Thursday, April 16, 2015

The Great Gatsby Turns 90

This month marks the 90th anniversary of the publication of F. Scott Fitzgerald's The Great Gatsby. I have often thought that Gatsby is one of those books so essential to American literature that you cannot imagine their absence. I would put Twain's The Adventures of Huckelberry Finn in that group, along with Absalom, Absalom by William Faulkner.  Just take a moment to think of the size of the void left behind if these books did not exist.  The extraordinary thing about Gatsby is how much Fitzgerald got out of so few words. In truth, Gatsby is a very brief novel.  By some estimates, it is barely more than 47,000 words.

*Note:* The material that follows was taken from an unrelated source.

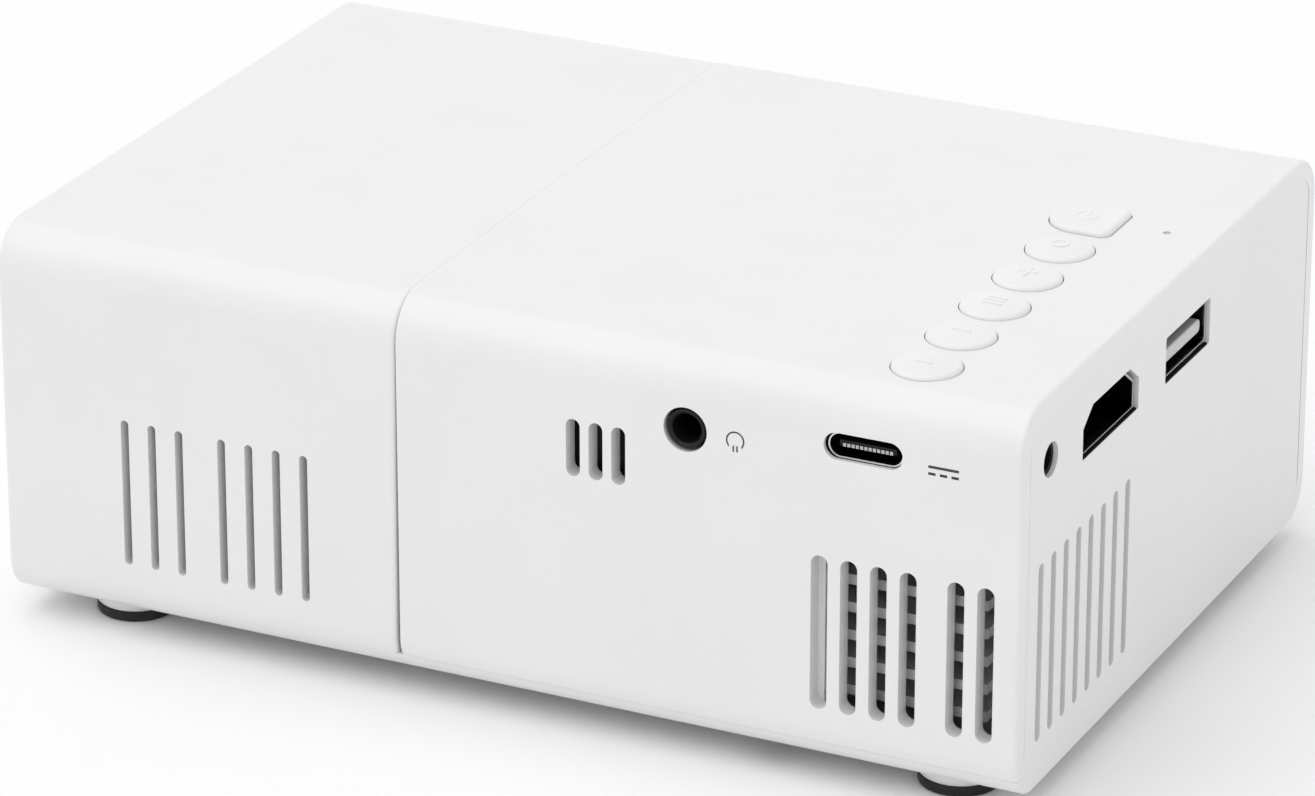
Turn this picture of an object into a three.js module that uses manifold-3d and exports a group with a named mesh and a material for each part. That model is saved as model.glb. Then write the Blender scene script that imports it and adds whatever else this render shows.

Ana Karenina is more than seven times longer, for example. But, oh what Fitzgerald did with his carefully chosen words.  No other work of American literature better punctures the myth of the American dream.  We see Gatsby gathering great wealth and prestige (at who knows what cost) all in pursuit of a goal not worth having: the vapid, childlike Daisy Buchanan. The Green Light, indeed.  The message of the book must still resonate. Scribner is still selling 500,000 copies a year.  If by some chance you have never read The Great Gatsby, do so now.   It will change the way you feel about any number of things, mostly about the folly of the American dream.